Isto para além de a proposta diferenciar as coimas de acordo com a dimensão da empresa infratora. Pessoalmente concordo com a CNPD que a dimensão de uma empresa não está diretamente ligada ao volume de dados pessoais que possui e trata (no sentido de tratamento explicitamente descrito no RGPD) e que podem ser objeto de algo (como um data breach) que viole a privacidade dos cidadãos.

Finalmente, um aspeto que me confrange. Nos últimos meses tenho visto inúmeros anúncios de conferências, cursos, workshops e seminários sobre o RGPD. É o mercado a funcionar. Mas o que me preocupa é que a sua enorme maioria é exclusivamente jurídica. A componente jurídica é sem dúvida um aspeto crucial do RGPD, mas não é a única. A componente tecnológica é igualmente importante — nem me atrevo a dizer qual das duas é a mais importante — e, finalmente, a componente processual.
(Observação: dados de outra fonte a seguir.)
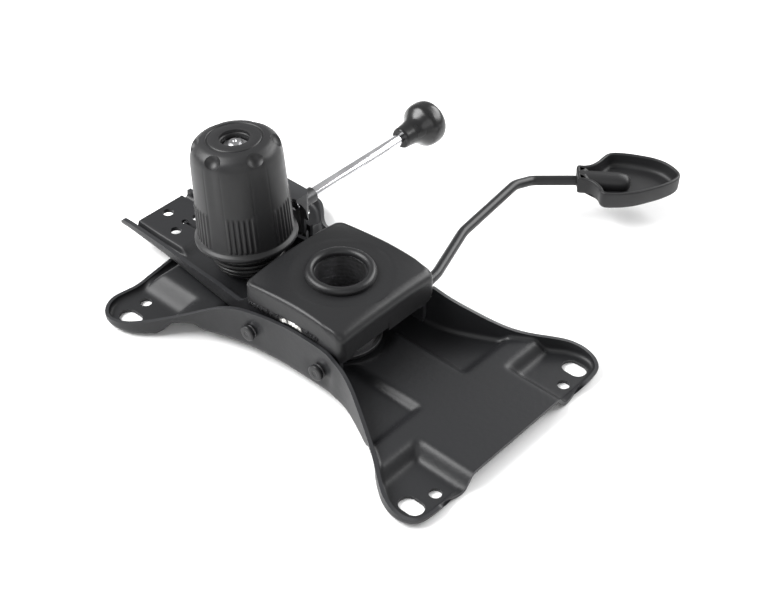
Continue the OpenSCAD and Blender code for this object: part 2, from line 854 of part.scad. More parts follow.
// Plan of the bracket's cap. Its inner edge runs round the knob.
cap_plan = [
    for (q = concat(
        [[-86, 29.5], [-78, 29.5], [-72, 28.3], [-66.4, 25.8], [-64.6, 27]],
        [for (t = [0 : 15 : 90])
            [lock_box[1] - lock_corner * (1 - cos(t)), 38 - lock_corner * (1 - sin(t))]],
        [[-86, 38]]))
        [q[0], q[1] + arm_add]];

module lock_bracket() {
    mid = [lock_box[1] - lock_corner, lock_plate[1] - lock_corner];
    color(steel_grey)
        difference() {
            union() {
                // outer plate
                translate([lock_box[0], lock_plate[0], 13])
                    cube([mid[0] - lock_box[0], lock_t, lock_top - 13]);
                // cap
                translate([0, 0, lock_top - lock_t])
                    linear_extrude(lock_t)
                        polygon(cap_plan);
                // rear web with its hollow inner edge, and the round corner
                intersection() {
                    union() {
                        translate([lock_box[1] - lock_t, 20, 0])
                            cube([lock_t, mid[1] - 20, lock_top]);
                        translate([mid[0], mid[1], 0])
                            difference() {
                                cylinder(r = lock_corner, h = lock_top);
                                translate([0, 0, -1])
                                    cylinder(r = lock_corner - lock_t, h = lock_top + 2);
                                translate([-9, -9, -1])
                                    cube([9, 20, lock_top + 2]);
                                translate([-9, -9, -1])
                                    cube([20, 9, lock_top + 2]);
                            }
                    }
                    translate([0, arm_add, 0])
                        along_x([[38, 30], [36.5, 30], [35.4, 33], [33.2, 40], [30.8, 44.4],
                            [26.4, lock_top - lock_t], [26.4, lock_top], [38, lock_top]], -90, -60);
                }
                // foot, welded to the arm wall
                translate([lock_box[0], arm_half - 4.4, 17])
                    cube([tongue_x[0] - lock_box[0] - 1, lock_plate[0] - arm_half + 5.4, lock_t]);
            }
            linear_extrude(27)
                polygon(arm_plan(0));
            // way through for the tooth
            translate([tooth_x[0] - 1, arm_half - 4, 0])
                cube([tooth_x[1] - tooth_x[0] + 9, 20, tooth_z[1] + 1]);
            // hole for the sleeve
            cross_pin(-lock_x, lock_z, sleeve_d, arm_half - 4, 60);
        }
}

module lock_sleeve() {
    color(steel_grey)
        difference() {
            cross_pin(-lock_x, lock_z, sleeve_d, lock_plate[0], sleeve_end);
            cross_pin(-lock_x, lock_z, lock_rod_d + 2 * run_gap, 30, 60);
        }
}

module lock_rod() {
    color(chrome_like)
        cross_pin(-lock_x, lock_z, lock_rod_d, arm_half - 3.4, lock_reach + 12);
}

module lock_rod_knob() {
    color(plastic_black)
        translate([-lock_x, lock_reach, lock_z])
            rotate([-90, 0, 0])
                difference() {
                    rotate_extrude($fn = 64)
                        polygon([[0, 0], [6, 0], [6.6, 1], [7, 7], [8.4, 11.4],
                            [11.4, 15.4], [lock_knob_d / 2 - 0.8, 18.4],
                            [lock_knob_d / 2, 20.6], [lock_knob_d / 2, 25],
                            [lock_knob_d / 2 - 0.8, 27.4], [11.4, 29.2],
                            [7.4, 30.4], [0, 31]]);
                    translate([0, 0, -1])
                        cylinder(d = lock_rod_d, h = 13);
                }
}

module lock_tongue() {
    color(steel_grey)
        difference() {
            union() {
                translate([tongue_x[0], tongue[0], tooth_z[0]])
                    cube([tongue_x[1] - tongue_x[0], tongue[1] - tongue[0], lock_z + 4 - tooth_z[0]]);
                translate([tooth_x[0], tongue[0], tooth_z[0]])
                    cube([tooth_x[1] - tooth_x[0], tooth_tip - tongue[0], tooth_z[1] - tooth_z[0]]);
            }
            cross_pin(-lock_x, lock_z, lock_rod_d, 20, 60);
        }
}

module lock_keeper() {
    color(steel_grey)
        difference() {
            union() {
                translate([keeper_x[0], keeper_y[0], field_z])
                    cube([keeper_x[1] - keeper_x[0], keeper_y[1] - keeper_y[0], keeper_top - field_z]);
                translate([keeper_x[0], keeper_y[0], field_z])
                    cube([keeper_x[1] - keeper_x[0], 8, lock_t]);
            }
            translate([tooth_x[0] - 1, 30, tooth_z[0] - 1])
                cube([tooth_x[1] - tooth_x[0] + 2, 20, tooth_z[1] - tooth_z[0] + 2]);
        }
}

module lever_cradle() {
    color(steel_grey)
        difference() {
            for (x = [cheek_x[0], cheek_x[1] - cheek_t])
                translate([x, lever_hinge[1] - 2.8, lever_hinge[2] - 4])
                    cube([cheek_t, arm_in - lever_hinge[1] + 2.8, 8]);
            translate([0, lever_hinge[1], lever_hinge[2]])
                rotate([0, 90, 0])
                    cylinder(d = lever_pin_d + 2 * run_gap, h = 60);
        }
}

// Two stubs welded to the sides of the rod.
module lever_pin() {
    stub_l = (cheek_x[1] - cheek_x[0]) / 2 - gas_r;
    color(steel_grey)
        for (s = [-1, 1])
            translate([lever_hinge[0] + s * (gas_r + 0.02), lever_hinge[1], lever_hinge[2]])
                rotate([0, s * 90, 0])
                    cylinder(d = lever_pin_d, h = stub_l);
}

module gas_lever_rod() {
    color(steel_black)
        bar_along(bent(gas_path, gas_bend, 4), gas_r, 12);
}

module gas_lever_paddle() {
    color(plastic_black)
        difference() {
            translate(neck)
                rotate([0, 0, neck_turn]) {
                    difference() {
                        linear_extrude(paddle_h)
                            polygon(leaf);
                        translate([0, 0, leaf_floor])
                            linear_extrude(paddle_h)
                                intersection() {
                                    polygon(moved_in(leaf_turned, leaf_wall));
                                    translate([5, -40])
                                        square([80, 80]);
                                }
                    }
                    // socket for the rod
                    intersection() {
                        translate([0, 0, 4.3])
                            rotate([0, 90, 0])
                                union() {
                                    cylinder(r = hub_r, h = hub_l);
                                    translate([0, 0, hub_l])
                                        sphere(r = hub_r);
                                }
                        translate([-1, -20, 0])
                            cube([60, 40, paddle_h]);
                    }
                }
            bar_along(bent(gas_path, gas_bend, 4), gas_r, 12);
        }
}

seat_plate();
arm_channel();
column_housing();
socket_tube();
socket_lip();
weld_beads();
pivot_rivets();
stop_rivets();
rivet_washers();
pivot_bushes();
rest_bumper();
bolt_anchor();
tension_bolt();
seat_spacer();
spring_cup();
tension_spring();
thrust_washer();
knob_shell();
knob_nut();
lock_bracket();
lock_sleeve();
lock_rod();
lock_rod_knob();
lock_tongue();
lock_keeper();
lever_cradle();
lever_pin();
gas_lever_rod();
gas_lever_paddle();
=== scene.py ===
"""Dressed model of a chair push back mechanism, as a Blender add-on.

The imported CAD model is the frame. The operators below build the pressed
sheets, the moulded pieces, the rods and the welds over it, give every piece
its material, and set the floor, the lamps and the camera. Lengths in the
lists are millimetres in the frame of the part: +Z away from the seat, -X the
knob end, +Y the side of the levers.
"""

import math

import bmesh
import bpy
import numpy as np
from bpy.props import FloatProperty, FloatVectorProperty, PointerProperty
from mathutils import Matrix, Vector


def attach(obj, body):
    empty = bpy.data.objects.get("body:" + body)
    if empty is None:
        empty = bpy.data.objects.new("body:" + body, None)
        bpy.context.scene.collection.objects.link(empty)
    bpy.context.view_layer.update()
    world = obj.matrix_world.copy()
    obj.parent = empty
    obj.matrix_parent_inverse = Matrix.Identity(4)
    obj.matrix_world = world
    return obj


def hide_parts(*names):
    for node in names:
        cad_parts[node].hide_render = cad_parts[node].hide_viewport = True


bl_info = {
    "name": "Push back mechanism",
    "version": (1, 0, 0),
    "blender": (4, 5, 0),
    "location": "View3D > Sidebar > Mechanism",
    "description": "Builds the looks of a chair push back mechanism",
    "category": "Object",
}

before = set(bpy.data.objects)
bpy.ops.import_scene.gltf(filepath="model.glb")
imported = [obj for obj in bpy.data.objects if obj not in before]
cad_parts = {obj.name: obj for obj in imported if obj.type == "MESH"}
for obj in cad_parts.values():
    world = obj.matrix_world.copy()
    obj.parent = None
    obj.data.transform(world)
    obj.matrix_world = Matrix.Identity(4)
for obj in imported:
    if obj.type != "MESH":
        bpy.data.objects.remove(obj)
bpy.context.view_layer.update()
MM = 0.001


# Sizes.


def size(label, value, about):
    """A length in millimetres, shown in the panel."""
    return FloatProperty(name=label, default=value, description=about + ", mm", min=0.0)


def colour(label, value, about):
    return FloatVectorProperty(
        name=label, default=value, description=about, subtype="COLOR", size=3, min=0, max=1
    )


class MechanismSizes(bpy.types.PropertyGroup):
    """Sizes in millimetres."""

    plate_t: size("Plate sheet", 2.0, "Sheet thickness of the seat plate")
    press_soft: size("Press radius", 1.5, "How softly the pressed ramps of the plate bend")
    flange_r: size("Flange radius", 2.6, "Inner bend radius of the plate's flange")
    arm_t: size("Arm sheet", 2.5, "Sheet thickness of the arm")
    cover_t: size("Cover sheet", 2.5, "Sheet thickness of the cover")
    cover_r: size("Cover edge radius", 2.4, "Bend radius of the cover's top edge")
    cover_soft: size("Cover rear radius", 6.0, "Bend radius of the cover's rear edge")
    bore_r: size("Socket bore radius", 14.0, "Bore of the column socket")
    knob_h: size("Knob height", 60.8, "Height of the tension knob above its rim")
    rib_h: size("Rib height", 0.55, "How far the knob's grip ribs stand out")
    gas_rod_r: size("Gas rod radius", 3.0, "Radius of the gas lever rod")
    rod_r: size("Lock rod radius", 3.5, "Radius of the lock rod")
    paddle_h: size("Paddle height", 11.0, "Height of the paddle tray")


class MechanismColours(bpy.types.PropertyGroup):
    """Base colours, linear."""

    coat: colour("Powder coat", (0.0112, 0.0115, 0.0127), "Black powder coat of the sheets")
    cover: colour("Cover coat", (0.0098, 0.0099, 0.0107), "Black coat of the domed cover")
    plastic: colour("Knob plastic", (0.0108, 0.0108, 0.0115), "Moulded black plastic")
    zinc: colour("Zinc", (0.42, 0.42, 0.43), "Zinc plated steel")
    chrome: colour("Chrome", (0.82, 0.82, 0.84), "Polished rod")
    grey: colour("Grey steel", (0.024, 0.0245, 0.026), "Grey coated steel")
    floor: colour("Floor", (0.93, 0.93, 0.93), "Studio floor")


# Helpers.


def smoothstep(t):
    t = np.clip(t, 0.0, 1.0)
    return t * t * (3 - 2 * t)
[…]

Este ponto parece-me o mais importante por ser o mais difícil de alterar. Estamos habituados a ter a secretária atulhada de papéis, alguns dos quais com dados pessoais (importa esclarecer que o RGPD alargou o conceito de "dado pessoal" pelo que os hábitos adquiridos podem deixar de ser válidos) que deixamos consecutivamente no mesmo local quando terminamos o dia de trabalho — o tampo da secretária.

Este hábito é um incumprimento do RGPD (assumindo que contém de facto dados pessoais) e tem de ser alterado. Deixamos pastas (eventualmente com dados pessoais) em estantes nunca fechadas. Mais um incumprimento do RGPD. Enviamos mensagens de correio eletrónico para vários destinatários, todos como recipientes da mensagem, ao invés de os colocarmos a todos como Bcc (blank copy). Mais um potencial incumprimento do RGPD.

Para além destes, muitos outros hábitos enraizados em todos nós podem ser elencados. Para muitos, são hábitos de dezenas de anos. E vão mudar assim facilmente? Não acredito nisso.

Hábitos mudam-se? Claro, basta recordar o cinto de segurança nos veículos. Mas com tempo. Com divulgação. Com uma avalanche de notícias, avisos, intervenções, etc. Lamento que em Portugal o assunto tenha tido prime time apenas a curtíssima distância do dia 25 de maio, e não o tivesse nos mais de dois anos desde que foi publicado o RGPD.